• **Direction**: Copy exactly the lines from the start of the data below through the one that carries "running_fit = 0.05", and only those.

╭─ Raw data

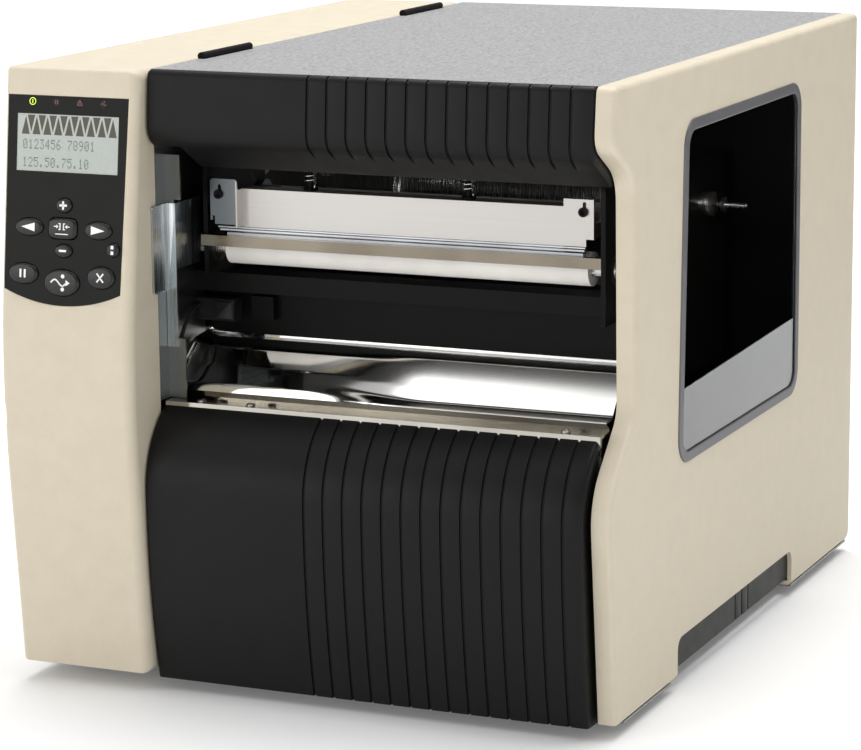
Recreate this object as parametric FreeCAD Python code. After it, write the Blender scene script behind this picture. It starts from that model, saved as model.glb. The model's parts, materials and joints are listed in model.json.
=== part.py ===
import FreeCAD, Part
import math
import os

V = FreeCAD.Vector
os.makedirs("parts", exist_ok=True)

# Frame: X to the right seen from the front, Y to the back, Z up, millimetres.
# The origin is on the table, at the middle of the width and of the depth.

# Overall size
width = 397.0
depth = 518.0
body_height = 390.0
bay_width = 91.5
gasket_proud = 1.0

# Sheet and wall thicknesses, and clearances
moulded_wall = 3.0
sheet = 1.5
plate = 3.0
seat_gap = 0.3
seam = 0.4
running_fit = 0.05

# Outline of the door side, seen from the right
door_rim = 12.3
door_bottom = 8.5
door_brow = 28.0
door_brow_tip = 24.2
door_brow_drop = 35.2
door_throat = 60.0
door_throat_drop = 56.2
door_waist = 62.6
door_waist_drop = 199.0
door_knee = 17.9
door_knee_drop = 241.3
door_toe = 32.1

# Outline of the upper fascia
fascia_front = 27.5
fascia_nose = 24.3
fascia_nose_drop = 42.2
fascia_back = 57.5
fascia_height = 62.0
fascia_strip = 33.0
fascia_notch = 19.5
fascia_notch_drop = 47.0
fascia_groove_drop = 49.8

# Outline of the lower front panel
panel_bulge = 12.0
panel_bulge_drop = 259.0
panel_toe = 23.7
panel_lip_gap = 2.7
panel_edge = 39.7
panel_bottom = 8.0
groove_count = 14
groove_pitch = 12.9
groove_wide = 1.3
groove_deep = 1.2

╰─

• **Complete response**:
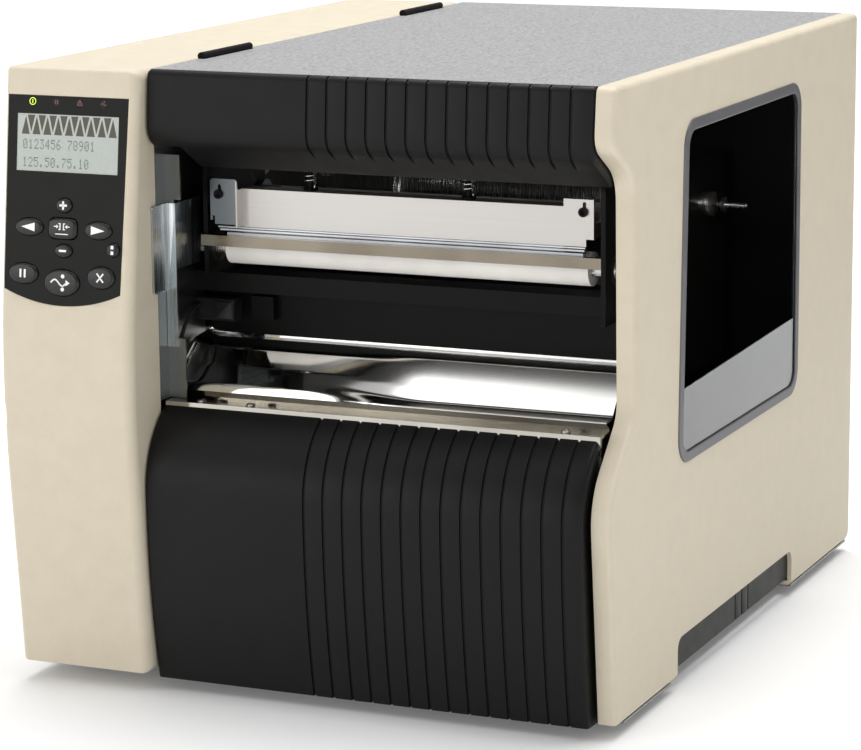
Recreate this object as parametric FreeCAD Python code. After it, write the Blender scene script behind this picture. It starts from that model, saved as model.glb. The model's parts, materials and joints are listed in model.json.
=== part.py ===
import FreeCAD, Part
import math
import os

V = FreeCAD.Vector
os.makedirs("parts", exist_ok=True)

# Frame: X to the right seen from the front, Y to the back, Z up, millimetres.
# The origin is on the table, at the middle of the width and of the depth.

# Overall size
width = 397.0
depth = 518.0
body_height = 390.0
bay_width = 91.5
gasket_proud = 1.0

# Sheet and wall thicknesses, and clearances
moulded_wall = 3.0
sheet = 1.5
plate = 3.0
seat_gap = 0.3
seam = 0.4
running_fit = 0.05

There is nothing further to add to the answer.